:: Goal ::
Copy verbatim the block of lines in the entries below whose first line contains "Write the OpenSCAD" and whose last line contains "receptacle lies beyond.". Leave out all other lines.

:: Record list ::
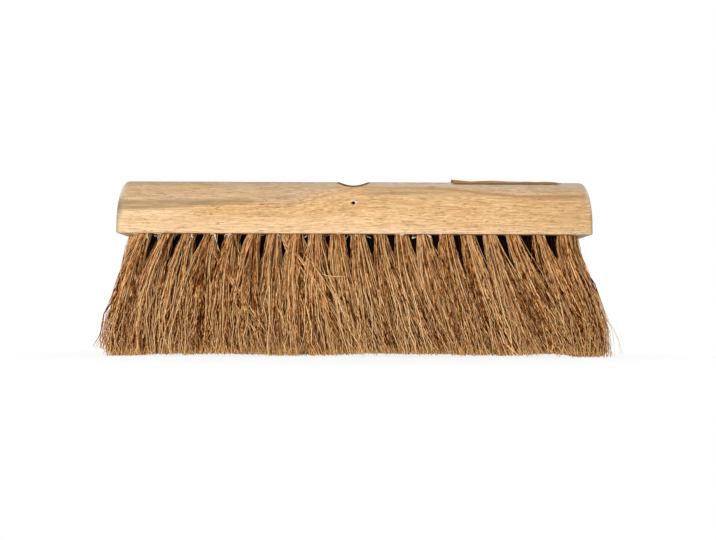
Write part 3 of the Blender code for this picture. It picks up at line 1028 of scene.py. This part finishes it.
def grow(tree, name, sizes, points=()):
    """Runs a geometry tree with these inputs, on a mesh of these points, and keeps the plain mesh."""
    mesh = bpy.data.meshes.new(name)
    mesh.from_pydata(points, [], [])
    obj = link(bpy.data.objects.new(name, mesh))
    modifier = obj.modifiers.new(tree.name, "NODES")
    modifier.node_group = tree
    for item in tree.interface.items_tree:
        if item.in_out == "INPUT" and item.name in sizes:
            modifier[item.identifier] = sizes[item.name]
    return settle(obj)


def coir_sizes(row, half, places):
    """The inputs of the tree for one half of a row, 0 for the left one and 1 for the right one."""
    return {
        "Tufts": len(places),
        "Hairpins": HAIRPINS,
        "First Tuft X": places[0],
        "Row Y": row * ROW_PITCH - OUTER_ROW_Y,
        "Pitch": TUFT_PITCH,
        "Drift": HOLE_DRIFT,
        "Hole Radius": HOLE_RADIUS,
        "Underside": UNDERSIDE,
        "Fold Height": FOLD_HEIGHT,
        "Fan": FAN,
        "Push": FAN_PUSH,
        "Left Squeeze": LEFT_SQUEEZE,
        "Right Squeeze": RIGHT_SQUEEZE,
        "Right Bulge": RIGHT_BULGE,
        "Right Ease": RIGHT_EASE,
        "Side Lean": SIDE_LEAN / OUTER_ROW_Y,
        "Inner": float(0 < row < ROWS - 1),
        "Reach X": cad_bounds[1][0] + PROUD[0],
        "Reach Y": cad_bounds[1][1] + PROUD[1],
        "Fibre Radius": FIBRE_RADIUS,
        "Seed": FIRST_SEED + row * 2 + half,
        "Material": bpy.data.materials["coir fibre"],
    }


def make_coir():
    """Each row in two pieces, left and right."""
    tree = None
    for row in range(ROWS):
        places = places_in(row)
        halves = places[:TUFTS_ON_LEFT], places[TUFTS_ON_LEFT:]
        for half, side in enumerate(("left", "right")):
            sizes = coir_sizes(row, half, halves[half])
            tree = tree or CoirRow(sizes).tree
            piece = grow(tree, f"coir_row{row + 1}_{side}", sizes)
            for name in ("spot_u", "spot_v", "side"):
                piece.data.attributes.remove(piece.data.attributes[name])
            first = 1 + half * NODES_IN_ROW // 2
            last = first + NODES_IN_ROW // 2
            fit(piece, "coir", *(f"coir_tufts_row{row + 1}_{i:02d}" for i in range(first, last)))


class Sweep:
    """Strips swept along paths into one mesh, each point with its own attributes."""

    def __init__(self, *names):
        self.bm = bmesh.new()
        self.layers = [self.bm.verts.layers.float.new(name) for name in names]

    def add(self, path, across, thick, *shares):
        """A strip of four sides along a path, this wide and thick, thinning out towards its end."""
        rings = []
        for i, spot in enumerate(path):
            ahead = (path[min(i + 1, len(path) - 1)] - path[max(i - 1, 0)]).normalized()
            side = ahead.cross(STRIP_FACING).normalized()
            face = ahead.cross(side)
            fine = 1 - STRIP_TAPER * (i / (len(path) - 1)) ** 2
            ring = []
            for u, v in ((-1, -1), (1, -1), (1, 1), (-1, 1)):
                place = spot + side * (u * across / 2 * fine) + face * (v * thick / 2 * fine)
                vert = self.bm.verts.new(place)
                for layer, share in zip(self.layers, (i / (len(path) - 1), *shares)):
                    vert[layer] = share
                ring.append(vert)
            rings.append(ring)
        skin(self.bm, rings)

    def finish(self, name, material):
        obj = object_from(name, self.bm, bpy.data.materials[material])
        obj.data.shade_smooth()
        return obj


def make_slivers():
    """Thin curls of wood that the bit tore up at the outer side of the holes, most on the left."""
    rng = random.Random(8)
    sweep = Sweep("along")
    for row in range(ROWS):
        outward = -1 if row < ROWS // 2 else 1
        for x, y in tufts_in(row):
            ragged = 0.28 - 0.34 * x / OUTER_TUFT_X
            for _ in range(SLIVERS_AT_MOST):
                if rng.random() > ragged:
                    continue
                around = rng.uniform(0.25, 0.75) * math.pi * outward
                rim = Vector((math.cos(around), math.sin(around), 0))
                start = Vector((x, y, UNDERSIDE + 0.15 * MM)) + rim * (HOLE_RADIUS + 0.5 * MM)
                sweep.add(sliver_path(rng, start, around), rng.uniform(0.5, 1.1) * MM, SLIVER_THICKNESS)
    fit(sweep.finish("torn_slivers", "torn wood"), "hardwood")


def sliver_path(rng, start, around):
    """The way of a sliver that leaves the rim at this angle, down from the underside and curling."""
    heading = around + rng.choice((-1, 1)) * rng.uniform(0.5, 1.6)
    dive, curl = rng.uniform(0.1, 0.7), rng.uniform(-1.6, 1.8)
    length = rng.uniform(2.5, 7.5) * MM
    spots = [start]
    for i in range(SLIVER_STEPS):
        heading += rng.gauss(0, 0.4)
        level = Vector((math.cos(heading), math.sin(heading), 0))
        angle = dive + curl * i / (SLIVER_STEPS - 1) + rng.gauss(0, 0.3)
        way = level * math.cos(angle) - Vector((0, 0, math.sin(angle)))
        step = spots[-1] + way * (length / SLIVER_STEPS)
        step.z = min(step.z, UNDERSIDE - 0.1 * MM)
        spots.append(step)
    return spots


def smoothed(path):
    """The path with each spot between its ends drawn towards its neighbours."""
    between = [(a + b * 2 + c) / 4 for a, b, c in zip(path, path[1:], path[2:])]
    return [path[0], *between, path[-1]]


def crossing_path(rng, root_x, stops, apart):
    """The way of a fibre from its tuft past two stops, which it misses by up to about this much."""
    off = Vector((rng.uniform(-1, 1), 0, 0)) * (apart * MM)
    turn = Vector((rng.uniform(-1, 1), 0, rng.uniform(-1, 1))) * (apart * 0.9 * MM)
    front = -OUTER_ROW_Y - HOLE_RADIUS
    root = Vector((root_x * MM, front + 1.2 * MM, UNDERSIDE + 3 * MM)) + off
    spots = [root, root + Vector((0, 1.6 * MM, -9 * MM))]
    for (x, z), forward in zip(stops, CROSSING_FORWARD):
        spot = Vector((x, rng.uniform(-1, 2.5) - forward, z)) * MM + off
        spots.append(spot + turn * (1 if spot.z > 20 * MM else 2.2))
    path = []
    for before, after in zip(spots, spots[1:]):
        for i in range(CROSSING_STEPS):
            path.append(before.lerp(after, i / CROSSING_STEPS))
    path = smoothed(smoothed([*path, spots[-1]]))
    for spot in path[3:]:
        spot += Vector((rng.gauss(0, 1), rng.gauss(0, 0.6), rng.gauss(0, 0.5))) * (0.22 * MM)
    return path


def make_crossing_fibres():
    rng = random.Random(21)
    sweep = Sweep("along", "tone", "lock", "depth")
    for root_x, first, second, count, apart, tone in CROSSING:
        for _ in range(count):
            path = crossing_path(rng, root_x, (first, second), apart)
            width = rng.uniform(0.4, 0.65) * MM
            fibre_tone = tone + rng.uniform(-0.4, 0.4) * (count > 1)
            sweep.add(path, width, width, fibre_tone, rng.random(), 0)
    fit(sweep.finish("crossing_fibres", "coir fibre"), "coir")


def label_point(along, across):
    """A point of the label over the dome: along runs 0 to 1 from its lifted end to its slanted one,
    across -1 to 1 from its front edge."""
    y = across * LABEL_HALF_WIDTH
    step = MM / 10
    slope = (dome_height(y + step) - dome_height(y - step)) / (2 * step)
    up = Vector((0, -slope, 1)).normalized()
    x = LABEL_START + along * (LABEL_LENGTH - LABEL_SLANT * (across + 1) / 2)
    on_wave = (along - LABEL_WAVE_START) / (LABEL_WAVE_END - LABEL_WAVE_START)
    wave = math.sin(math.pi * min(1, max(0, on_wave))) ** 2
    lift = LABEL_END_LIFT * (1 - along) ** LABEL_END_BEND + LABEL_WAVE * wave
    crease = noise.noise(Vector((x / (7 * MM), y / (6 * MM), 0))) * LABEL_CREASE
    base = Vector((x, y, UNDERSIDE + dome_height(y)))
    curl = LABEL_EDGE_CURL * max(0, -across) ** 4
    return base + up * (LABEL_GAP + (lift + crease) * (1 - across**2) + curl)


def make_label():
    bm = bmesh.new()
    edge = bm.verts.layers.float.new("edge")
    grid = []
    for i in range(LABEL_STEPS + 1):
        line = []
        for j in range(LABEL_CROSS_STEPS + 1):
            along, across = i / LABEL_STEPS, 2 * j / LABEL_CROSS_STEPS - 1
            vert = bm.verts.new(label_point(along, across))
            border = min(along, 1 - along) * LABEL_LENGTH
            border = min(border, (1 - abs(across)) * LABEL_HALF_WIDTH)
            vert[edge] = max(0, 1 - border / LABEL_BROWNED_EDGE)
            line.append(vert)
        grid.append(line)
    for line, after in zip(grid, grid[1:]):
        for j in range(LABEL_CROSS_STEPS):
            bm.faces.new((line[j], line[j + 1], after[j + 1], after[j]))
    label = object_from("paper_label", bm, bpy.data.materials["kraft paper"])
    solid = label.modifiers.new("thickness", "SOLIDIFY")
    solid.thickness = LABEL_THICKNESS
    solid.offset = 1
    label = settle(label)
    label.data.shade_smooth()
    label.data.set_sharp_from_angle(angle=LABEL_SMOOTH_ANGLE)
    fit(label, "paper", "label")


def wire_tree(sizes):
    """A flat wire at each point, its lower corners cut back to points that drive into the wood."""
    nodes = GeometryNodes("anchor wires", sizes, "Wires")
    given = nodes.given.other
    size = nodes.join(given("Length"), given("Thickness"), given("Height"))
    values = {"Size": size, "Vertices X": 5, "Vertices Y": 2, "Vertices Z": 2}
    wire = nodes.add("GeometryNodeMeshCube", None, values)
    x, y, z = nodes.split(nodes.add("GeometryNodeInputPosition"))
    low = nodes.math("LESS_THAN", z, 0)
    z = z + given("Height") * (abs(x) / given("Length")) ** 2 * (low + low)
    x = x * (1 - low * WIRE_INSET)
    values = {"Geometry": wire, "Position": nodes.join(x, y, z)}
    wire = nodes.add("GeometryNodeSetPosition", None, values)
    values = {"Points": nodes.given, "Instance": wire}
    nodes.finish(nodes.add("GeometryNodeInstanceOnPoints", None, values))
    return nodes.tree


def make_wires():
    """The wires lie across the rows, one in each hole, where the fibres are folded over them."""
    middle = WIRE_BOTTOM + WIRE_HEIGHT / 2
    points = [(x, y, middle) for row in range(ROWS) for x, y in tufts_in(row)]
    sizes = {
        "Length": WIRE_LENGTH,
        "Height": WIRE_HEIGHT,
        "Thickness": WIRE_THICKNESS,
        "Material": bpy.data.materials["anchor steel"],
    }
    fit(grow(wire_tree(sizes), "anchor_wires", sizes, points), None)


def make_stage():
    """A white floor that keeps a little of the head's shadow."""
    white = Finish("white floor", Base_Color=(0.9, 0.9, 0.9, 1), Roughness=1, Specular_IOR_Level=0.0)
    x, y, _ = white.place()
    plain = 0.88 + white.rise(white.distance(x * 0.6, y), 70, 150) * 0.12
    seen = white.add("ShaderNodeLightPath", output="Is Camera Ray")
    glow = white.add("ShaderNodeEmission", None, ((1, 1, 1, 1), 1.0))
    lit = Socket(white, white.shader.outputs["BSDF"])
    surface = white.add("ShaderNodeMixShader", None, (seen * plain, lit, glow))
    output = white.tree.nodes["Material Output"]
    white.tree.links.new(surface.socket, output.inputs["Surface"])
    bm = bmesh.new()
    bmesh.ops.create_grid(bm, x_segments=1, y_segments=1, size=6)
    object_from("floor", bm, white.material)


def make_world():
    """A white studio that lights the head less than it shows."""
    world = bpy.data.worlds.new("studio")
    bpy.context.scene.world = world
    world.use_nodes = True
    nodes = Nodes(world.node_tree)
    seen = nodes.add("ShaderNodeLightPath", output="Is Camera Ray")
    background = world.node_tree.nodes["Background"]
    background.inputs["Color"].default_value = (1, 1, 1, 1)
    strength = seen * 0.68 + 0.32
    world.node_tree.links.new(strength.socket, background.inputs["Strength"])


def add_light(name, place, target, size, power):
    light = bpy.data.lights.new(name, "AREA")
    light.shape = "RECTANGLE"
    light.size, light.size_y = size
    light.energy = power
    obj = link(bpy.data.objects.new(name, light))
    obj.location = place
    obj.rotation_mode = "QUATERNION"
    obj.rotation_quaternion = (Vector(target) - Vector(place)).to_track_quat("-Z", "Y")


def make_lights():
    add_light("front", place=(-0.5, -1.5, 0.15), target=(0, 0, 0.08), size=(0.8, 0.26), power=16.5)
    add_light("above", place=(0.2, -0.4, 1.5), target=(0, 0, 0.05), size=(1.0, 0.8), power=7)


def make_camera():
    """Faces the front, turned until its vanishing point falls where the photograph's does."""
    data = bpy.data.cameras.new("camera")
    data.sensor_width = SENSOR_WIDTH
    data.lens = SENSOR_WIDTH * FOCAL_PIXELS / PHOTO_WIDTH
    data.clip_start, data.clip_end = 0.01, 20
    camera = link(bpy.data.objects.new("camera", data))
    camera.location = (0, -CAMERA_DISTANCE, CAMERA_HEIGHT)
    right = (PHOTO_WIDTH / 2 - VANISHING_POINT[0]) / FOCAL_PIXELS
    up = (VANISHING_POINT[1] - PHOTO_HEIGHT / 2) / FOCAL_PIXELS
    camera.rotation_mode = "QUATERNION"
    aim = Vector((right, 1, up)).to_track_quat("-Z", "Y")
    camera.rotation_quaternion = aim @ Quaternion((0, 0, 1), CAMERA_ROLL)
    bpy.context.scene.camera = camera


def main():
    bpy.context.scene.view_settings.view_transform = "Standard"
    make_camera()
    for material in (rubberwood, drilled_wood, coir_fibre, torn_wood, kraft_paper, anchor_steel):
        material()
    make_stock()
    make_wires()
    make_coir()
    make_slivers()
    make_crossing_fibres()
    make_label()
    make_stage()
    make_world()
    make_lights()


main()
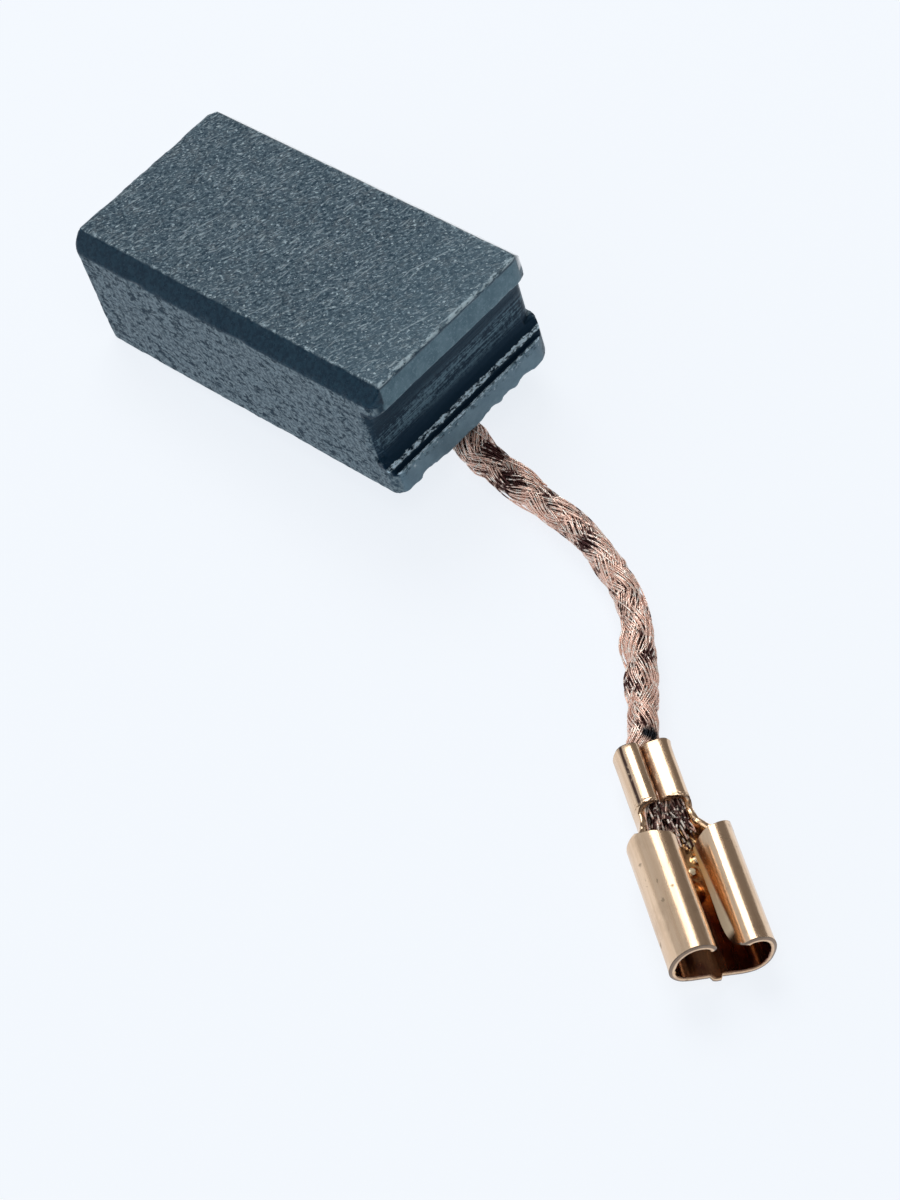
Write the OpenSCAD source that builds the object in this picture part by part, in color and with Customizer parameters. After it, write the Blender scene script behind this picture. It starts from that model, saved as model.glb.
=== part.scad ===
// Carbon brush for a small power tool: a ground carbon block, the powder that
// is tamped round its shunt, the plaited copper shunt and a folded brass
// receptacle.  Millimetres, +Z up.  The brush lies as it rests on a table: the
// working end of the block is down on it, the other end is propped by the
// shunt, and the receptacle lies beyond.

/* [Carbon block] */
// Length from the working face to the shunt end
block_l = 15; // [13:0.5:16]
// Width of the broad faces
block_w = 8; // [7.6:0.1:8.4]
// Thickness between the broad faces
block_h = 5; // [4.8:0.1:5.4]
// Width of the long chamfers, across the broad face
chamfer_w = 0.55; // [0.2:0.05:0.9]
// Height of the long chamfers, down the side
chamfer_h = 0.75; // [0.2:0.05:0.9]
// Radius of the short upright edges on the near side
corner_r = 0.5; // [0.2:0.05:0.8]
// Radius of the short upright edges on the far side, more worn
corner_far_r = 0.95; // [0.2:0.05:1.1]
// How far the working face leans out below its broken top edge
face_lean = 0.15; // [0:0.01:0.3]
// Angle at which the block lies propped
tilt = 6; // [5:0.5:7]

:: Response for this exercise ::
Write the OpenSCAD source that builds the object in this picture part by part, in color and with Customizer parameters. After it, write the Blender scene script behind this picture. It starts from that model, saved as model.glb.
=== part.scad ===
// Carbon brush for a small power tool: a ground carbon block, the powder that
// is tamped round its shunt, the plaited copper shunt and a folded brass
// receptacle.  Millimetres, +Z up.  The brush lies as it rests on a table: the
// working end of the block is down on it, the other end is propped by the
// shunt, and the receptacle lies beyond.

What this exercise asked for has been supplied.